Tight Verification of Probabilistic Robustness in Bayesian Neural Networks
Ben Batten, Mehran Hosseini, Alessio Lomuscio
TL;DR
This work tackles the challenge of verifying probabilistic robustness in Bayesian Neural Networks, where weight uncertainty makes exact certification intractable. It introduces two iterative, dynamic-region expansion methods—Pure Dynamic Scaling (PIE) and Gradient-Guided Dynamic Scaling (GIE)—to compute provably tighter lower bounds than state-of-the-art sampling approaches. Empirical results on MNIST and CIFAR-10 show substantial improvements in probabilistic certification, with bounds often doubling those of prior methods; gradient guidance generally yields the strongest guarantees. The methods are designed to be compatible with any BNN verification backend, enabling tighter safety assurances for probabilistic models in safety-critical contexts while highlighting practical considerations such as computation time and iteration depth.
Abstract
We introduce two algorithms for computing tight guarantees on the probabilistic robustness of Bayesian Neural Networks (BNNs).
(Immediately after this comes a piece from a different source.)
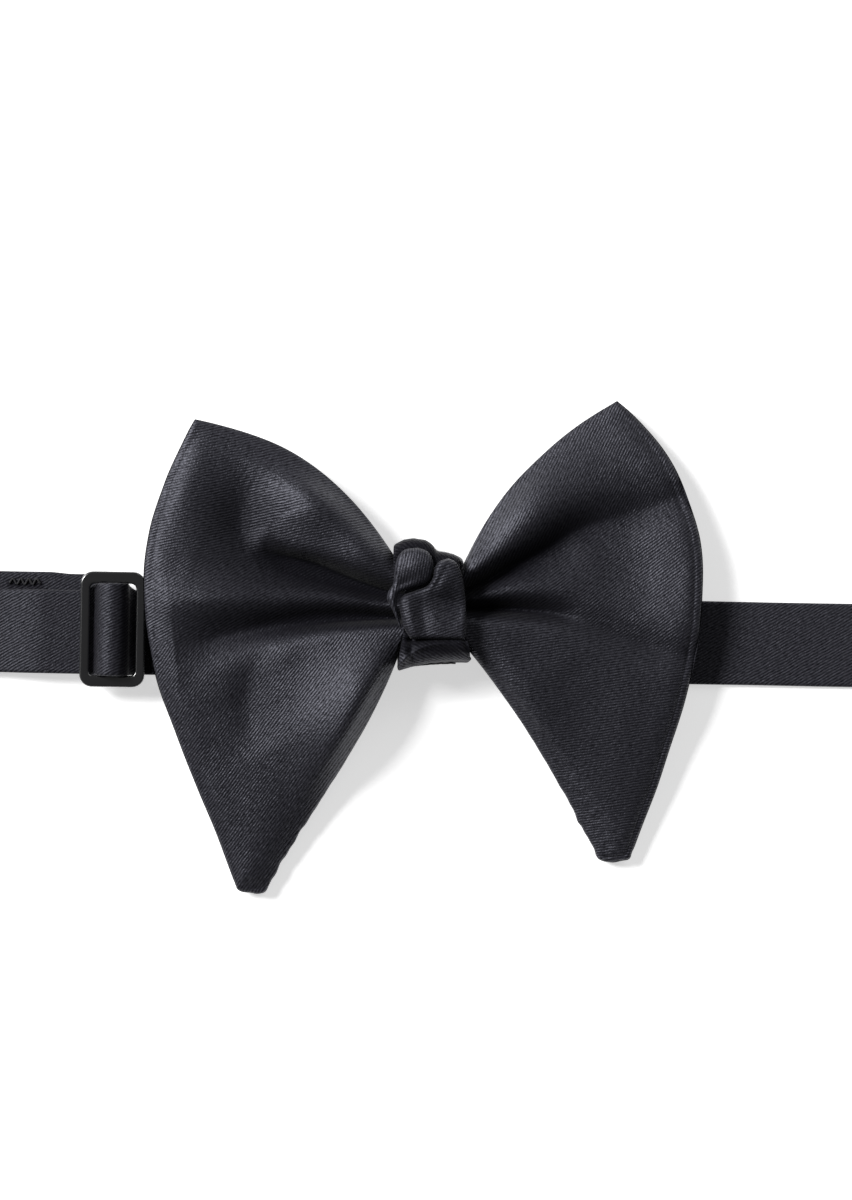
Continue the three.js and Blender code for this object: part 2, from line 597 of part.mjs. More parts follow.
function addEye() {
  add('eye_end_fold', bandFold(RIGHT_ARM, 1), satin);
  const slotEnd = HALF_BAND + 0.4;
  const slotRight = RIGHT_ARM + BAR_WIDTH / 2 + BAND_SLOT;
  const hookSlot = slotRight + EYE_CROSSBAR;
  const eye = stampedPlate(
    [RIGHT_ARM - BAR_WIDTH / 2, -HARDWARE_WIDTH / 2, hookSlot + EYE_SLOT_LENGTH + EYE_CROSSBAR, HARDWARE_WIDTH / 2],
    [
      [RIGHT_ARM + BAR_WIDTH / 2, -slotEnd, slotRight, slotEnd],
      [hookSlot, -EYE_SLOT_WIDTH / 2, hookSlot + EYE_SLOT_LENGTH, EYE_SLOT_WIDTH / 2],
    ],
    1.2,
    BAR_Z - HARDWARE_THICKNESS / 2,
    HARDWARE_THICKNESS,
  );
  add('eye', eye, blackMetal);

  const tackX = RIGHT_ARM - FOLD_REACH + 1;
  const tackZ = TAIL_Z + BAND_THICKNESS / 2 + 0.3;
  const tack = zigzag(15, (u, up) => new THREE.Vector3(tackX + 1.4 * up, mix(-TACK, TACK, u), tackZ));
  add('eye_end_stitches', threadAlong(tack, 0.18), thread);
}

addWing('left', LEFT_WING);
addWing('right', RIGHT_WING);
addWaist();
addKnot();
addMainRun();
addSlider();
addOuterRuns();
addHook();
addEye();

export default bowTie;
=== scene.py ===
"""The looks of a black satin bow tie: pleated wings, a wrapped knot and an adjustable neckband.

Shapes are worked out in millimetres in the frame's own axes and written to Blender in metres.
The bow lies face up: +X runs along the neckband towards the eye, +Y to the bow's top, +Z up.
"""

import json
import math

import bpy
import numpy as np
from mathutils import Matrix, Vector, noise


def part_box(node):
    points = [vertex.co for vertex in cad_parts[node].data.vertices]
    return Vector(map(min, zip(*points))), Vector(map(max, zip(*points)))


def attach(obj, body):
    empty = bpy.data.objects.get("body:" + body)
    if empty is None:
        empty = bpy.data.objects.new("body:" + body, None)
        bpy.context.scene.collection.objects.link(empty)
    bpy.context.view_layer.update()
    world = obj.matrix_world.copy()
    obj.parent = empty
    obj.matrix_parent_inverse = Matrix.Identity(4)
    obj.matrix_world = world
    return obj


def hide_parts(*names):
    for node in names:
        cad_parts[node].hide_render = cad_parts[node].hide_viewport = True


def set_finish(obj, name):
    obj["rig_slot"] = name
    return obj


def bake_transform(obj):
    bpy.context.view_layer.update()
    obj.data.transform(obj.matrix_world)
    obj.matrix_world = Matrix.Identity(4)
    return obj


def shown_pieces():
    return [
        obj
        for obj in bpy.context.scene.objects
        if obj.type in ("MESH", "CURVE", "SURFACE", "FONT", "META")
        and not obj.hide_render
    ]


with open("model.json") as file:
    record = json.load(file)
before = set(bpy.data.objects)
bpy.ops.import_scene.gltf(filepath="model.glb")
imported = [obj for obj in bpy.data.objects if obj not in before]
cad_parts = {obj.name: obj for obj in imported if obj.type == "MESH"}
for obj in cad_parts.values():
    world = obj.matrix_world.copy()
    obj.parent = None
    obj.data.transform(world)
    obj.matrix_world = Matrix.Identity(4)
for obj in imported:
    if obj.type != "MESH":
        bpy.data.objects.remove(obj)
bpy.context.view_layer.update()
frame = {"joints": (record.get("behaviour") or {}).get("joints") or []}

MM = 0.001
SHARP_EDGE = math.radians(50)


# -------- places taken from the frame
def box_mm(node):
    low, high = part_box(node)
    return np.array(low) / MM, np.array(high) / MM


slider_low, slider_high = box_mm("slider_frame")
hook_low, hook_high = box_mm("hook")
eye_low, eye_high = box_mm("eye")
loop_low, loop_high = box_mm("knot_back_loop")
joints = {joint["name"]: joint for joint in frame["joints"]}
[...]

Computing robustness guarantees for BNNs is a significantly more challenging task than verifying the robustness of standard Neural Networks (NNs) because it requires searching the parameters' space for safe weights. Moreover, tight and complete approaches for the verification of standard NNs, such as those based on Mixed-Integer Linear Programming (MILP), cannot be directly used for the verification of BNNs because of the polynomial terms resulting from the consecutive multiplication of variables encoding the weights. Our algorithms efficiently and effectively search the parameters' space for safe weights by using iterative expansion and the network's gradient and can be used with any verification algorithm of choice for BNNs. In addition to proving that our algorithms compute tighter bounds than the SoA, we also evaluate our algorithms against the SoA on standard benchmarks, such as MNIST and CIFAR10, showing that our algorithms compute bounds up to 40% tighter than the SoA.